As an added benefit, since our backend services ecosystem and tooling is more powerful than what exists in our Rails application, by moving things to a service we made most segment effort workflows faster, cheaper, and more accurate than before. And we’ve enabled us to easily and safely make future changes to segment efforts logic or storage without the clients having to do anything else.
A lot of work on teams like our Foundation team is to take existing projects or systems others may have created in the past and fix emerging problems with them. Sometimes those problems are simple, but sometimes they are hard. This was one of the hard times.
It’s very likely when the segment_efforts schema was created in 2009, those engineers never thought about or knew about this problem. Or maybe they did, but figured “by the time we have over 4 billion activities we’ll have a new segment effort storage system.” Or maybe they just figured we’d be able to run one of the online schema change tools that had always worked for every single schema change Strava had ever made up until that point. It’s hard to say.

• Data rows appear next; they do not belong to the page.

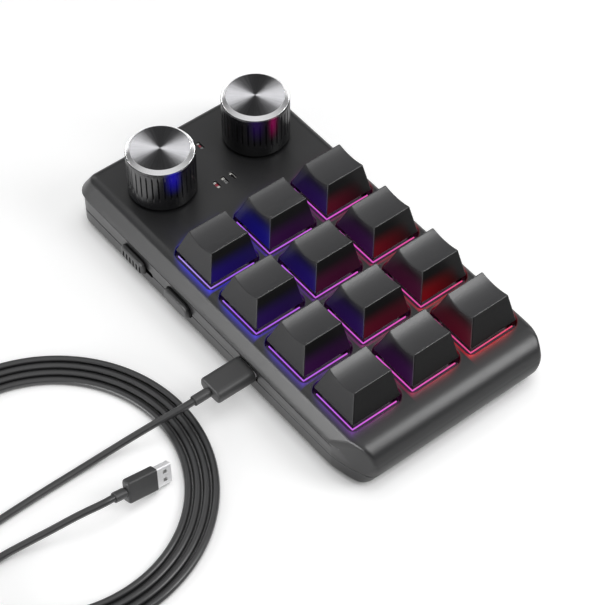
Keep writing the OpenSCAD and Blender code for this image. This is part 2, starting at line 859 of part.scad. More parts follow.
module plug_tongue() {
    color("#f0f0f0") at_plug()
        translate([overmold_a[0] / 2, 0.1, -shell_a[2] / 2 + 0.2])
            cube([shell_a[0] - 0.4, shell_a[1] / 2 - 0.3, shell_a[2] - 0.4]);
}

// ---------- assembly ----------

bottom_shell();
top_cover();
light_guide();
switch_plate();
main_pcb();
controller_chip();
rubber_feet();
case_screws();
switch_housings();
key_leds();
indicator_leds();
indicator_windows();
battery();
usb_socket();
slide_switch_body();
slide_switch_knob();
side_button();
side_button_switch();
usb_c_overmold();
usb_c_shell();
keypad_lead();
cable_coil();
plug_lead();
plug_overmold();
plug_shell();
plug_tongue();
for (i = [0, 1]) {
    side = 2 * i - 1;
    encoder_body(side);
    encoder_rotor(side);
    encoder_shaft(side);
    knob_body(side);
    knob_cap(side);
}
for (k = KEYS) {
    keycap(k);
    key_stem(k);
}
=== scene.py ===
import math

import bmesh
import bpy
import numpy as np
from mathutils import Matrix, Vector


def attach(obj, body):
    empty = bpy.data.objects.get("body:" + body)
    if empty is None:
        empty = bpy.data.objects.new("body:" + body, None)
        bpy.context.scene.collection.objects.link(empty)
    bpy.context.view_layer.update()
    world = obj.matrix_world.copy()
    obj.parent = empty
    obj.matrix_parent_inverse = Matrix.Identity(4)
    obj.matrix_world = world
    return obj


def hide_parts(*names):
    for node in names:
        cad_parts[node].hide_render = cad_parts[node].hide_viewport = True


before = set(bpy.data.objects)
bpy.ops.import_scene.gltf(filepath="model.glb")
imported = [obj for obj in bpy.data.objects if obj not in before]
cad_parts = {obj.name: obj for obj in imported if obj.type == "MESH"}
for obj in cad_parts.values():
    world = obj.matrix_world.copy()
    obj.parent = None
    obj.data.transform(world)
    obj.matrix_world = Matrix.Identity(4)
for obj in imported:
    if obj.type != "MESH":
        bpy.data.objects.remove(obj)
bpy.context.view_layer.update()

# ---- Camera ----
# A long lens looks down on the keypad over its front left corner, level with the horizon and
# with no shift.
MM = 0.001
look_at = Vector((-13.68, -14.60, 20.0)) * MM
camera_distance = 636.22 * MM


def direction(azimuth, elevation):
    """A unit vector; azimuth 0 is in front of the keypad and 90 on its right."""
    a, e = math.radians(azimuth), math.radians(elevation)
    return Vector((math.sin(a) * math.cos(e), -math.cos(a) * math.cos(e), math.sin(e)))


def linked(name, data):
    """A new object in the scene."""
    made = bpy.data.objects.new(name, data)
    bpy.context.scene.collection.objects.link(made)
    return made


def set_up(name, data, azimuth, elevation, distance):
    """A camera or lamp that looks at the keypad from a direction."""
    made = linked(name, data)
    towards = direction(azimuth, elevation)
    made.location = look_at + towards * distance
    made.rotation_mode = "QUATERNION"
    made.rotation_quaternion = towards.to_track_quat("Z", "Y")
    return made


lens = bpy.data.cameras.new("camera")
lens.sensor_width = 36
lens.lens = 126.09
lens.clip_start = 0.01
bpy.context.scene.camera = set_up("camera", lens, azimuth=-38.49, elevation=50.33,
                                  distance=camera_distance)
bpy.context.scene.view_settings.view_transform = "Standard"

# ---- Studio ----
# A pale table with softboxes round it. It glows a little to the eye, so that it reads as white
# and still takes shadows, and it glows more to mirrors on its left, a painted reflection for the
# keypad's left side. Where the keypad and the cord close it in, its colour and its glow are
# painted darker, a painted contact shadow. In mirrors the room's walls are white at their foot
# and dark above it, up to a white ceiling.
WHITE = (1, 1, 1, 1)
greys_by_height = ((0.0, 0.95), (1.0, 1.0), (0.1, 0.12), (0.3, 0.15))
ambient_strength = 0.14
table_half = 1.4
table_drop = 0.02 * MM
contact_reach = 4 * MM


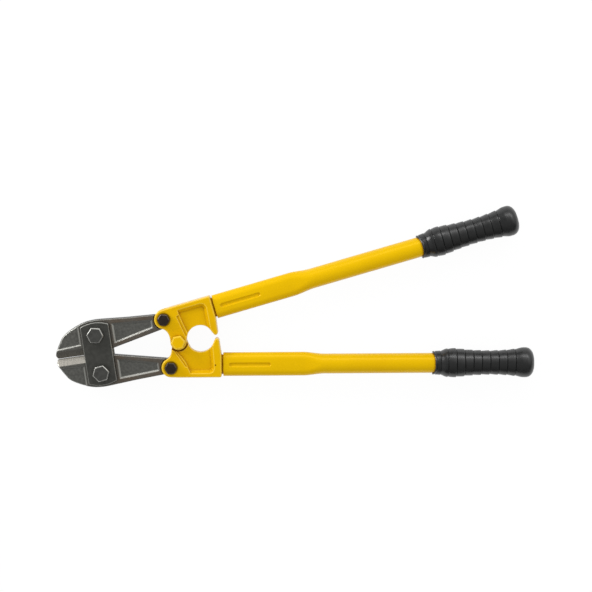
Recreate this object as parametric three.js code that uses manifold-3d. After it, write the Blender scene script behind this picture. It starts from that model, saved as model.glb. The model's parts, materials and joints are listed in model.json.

Building software is all about making good decisions and tradeoffs given the data you have available. Sometimes you know about and understand those tradeoffs at the point when you make decisions, and sometimes you don’t. But one thing is certain: every piece of code you’ve written, and every technology choice you’ve made will eventually have to be dealt with by someone.
You may not be the one dealing with those problems, but someone will. As best you can, do as much work ahead of time to understand these tradeoffs and flush out ones you don’t know. Especially for consequential things which are hard to change, like database schemas.